___ GIVEN INFORMATION ___

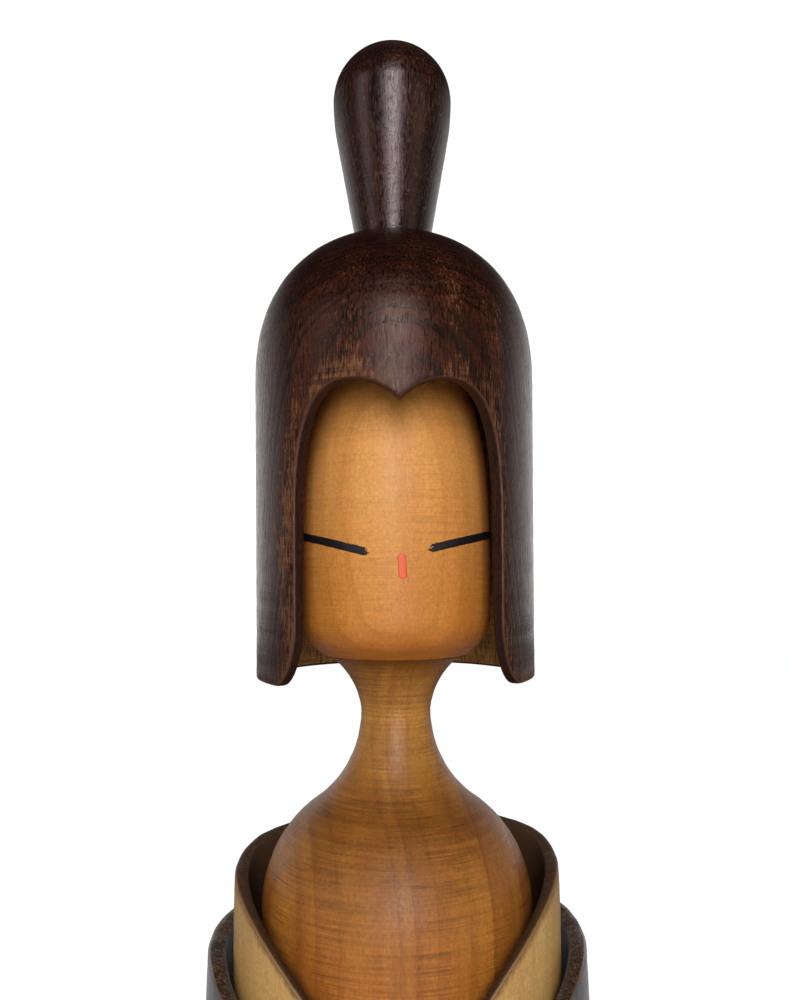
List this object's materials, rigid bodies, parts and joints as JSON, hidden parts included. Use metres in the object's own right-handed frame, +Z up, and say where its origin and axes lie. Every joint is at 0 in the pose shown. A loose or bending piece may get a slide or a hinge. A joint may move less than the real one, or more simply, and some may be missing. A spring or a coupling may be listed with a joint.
{
  "type": "kokeshi doll",
  "caption": "Turned wooden kokeshi doll: a round topknot on an open hair hood around a painted face, a waisted neck, and nested V-neck collars on a barrel body.",
  "frame": {"origin": "centre of the flat base, on the surface that the doll stands on", "axes": "+Z up along the doll's turning axis, -Y out of the face, +X to the right of a viewer who looks at the face"},
  "size_m": [0.0918, 0.0918, 0.4175],
  "materials": {
    "kimono_wood": "dark grey-brown stained wood, waxed",
    "collar_wood": "pale wood, bare and waxed",
    "bust_wood": "orange-brown stained wood, waxed",
    "peg_wood": "bare dowel",
    "face_wood": "honey-tan wood, waxed",
    "hair_wood": "very dark stained wood, polished",
    "black_paint": "brushed black ink",
    "red_paint": "brushed red paint"
  },
  "bodies": {
    "doll_body": {"kimono_body": "kimono_wood", "inner_collar": "collar_wood", "bust": "bust_wood", "neck_peg": "peg_wood"},
    "doll_head": {"head": "face_wood", "hair_hood": "hair_wood", "topknot": "hair_wood", "left_eye": "black_paint", "right_eye": "black_paint", "mouth": "red_paint"}
  },
  "joints": [
    {"name": "head_turn", "type": "hinge", "parent": "doll_body", "child": "doll_head", "pos_m": [0, 0, 0.2614], "axis": [0, 0, 1], "continuous": true}
  ]
}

___

- REQUIREMENTS -
Isolate the lines above that contain the word "hinge" and copy them.

- WRITTEN RESPONSE -
List this object's materials, rigid bodies, parts and joints as JSON, hidden parts included. Use metres in the object's own right-handed frame, +Z up, and say where its origin and axes lie. Every joint is at 0 in the pose shown. A loose or bending piece may get a slide or a hinge. A joint may move less than the real one, or more simply, and some may be missing. A spring or a coupling may be listed with a joint.
    {"name": "head_turn", "type": "hinge", "parent": "doll_body", "child": "doll_head", "pos_m": [0, 0, 0.2614], "axis": [0, 0, 1], "continuous": true}